Azad Zangana, European Economist at Schroders, cautions against expectations of a swift UK recovery.

Preliminary estimates of GDP growth for between October and December 2009 showed the UK economy grew by 0.1%, ending the longest and deepest recession since the Second World War.
 
The 0.1% rise in GDP growth in Q4 was far lower than city consensus of 0.4%, though preliminary estimates only have about 40% of the final information required to produce a final estimate, and are subject to revisions.
 
The latest estimate provides end-of-year annual growth. The worst performing sectors of 2009 was the manufacturing sector, contracting by (-)10.8%, while the construction sector shrank by (-)10.5%. The best two performing sectors were the Government sector and the Distribution, hotels & restaurants sectors, contracting by (-)0.8% and (-)4.6% respectively.
 
Let's be clear, the UK has finished last in the race to exit recession, six months behind Germany and France.
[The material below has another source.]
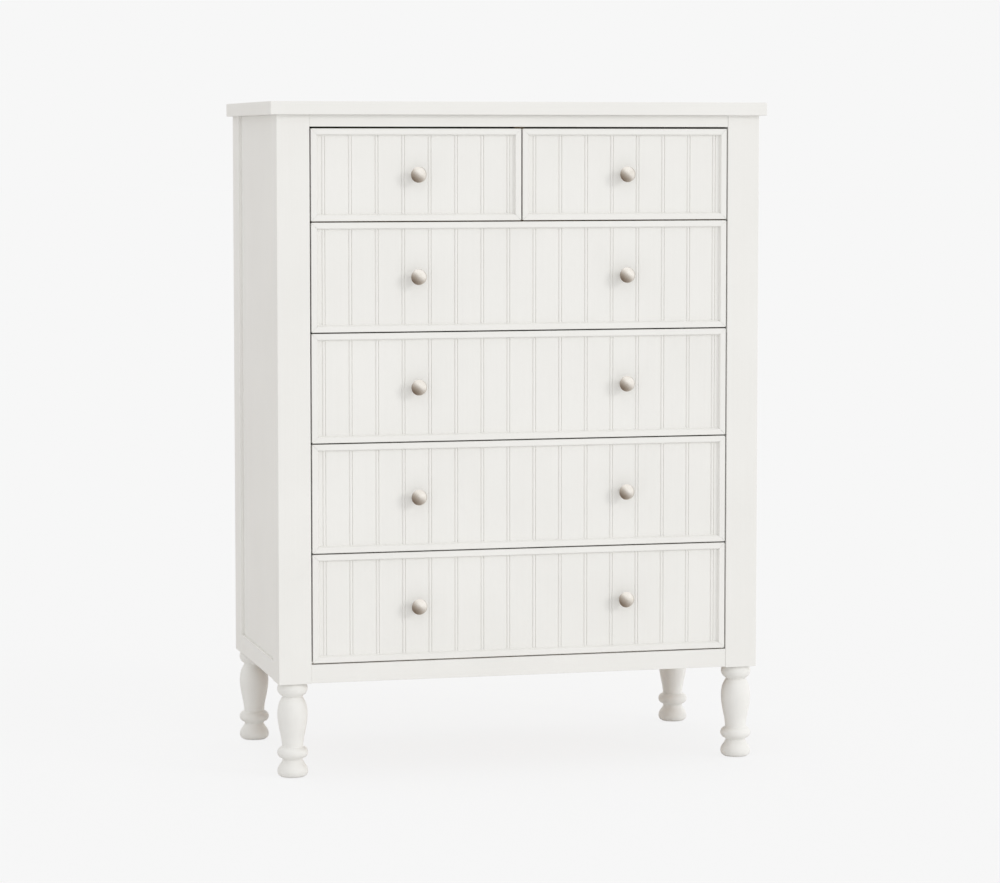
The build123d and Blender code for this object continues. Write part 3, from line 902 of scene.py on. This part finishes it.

Today's data indicates the start of an extremely fragile recovery, which has been highly reliant on support from fiscal and monetary policy.
 
We estimate it will be at least three years before the UK returns to the level of output achieved in 2007, and as a result the Bank of England will keep interest rates on hold, at least until there is some evidence of the recovery gathering pace.
 
The UK is particularly prone to double-dip recessions, and early fiscal or monetary policy tightening could easily push the UK economy under the water again.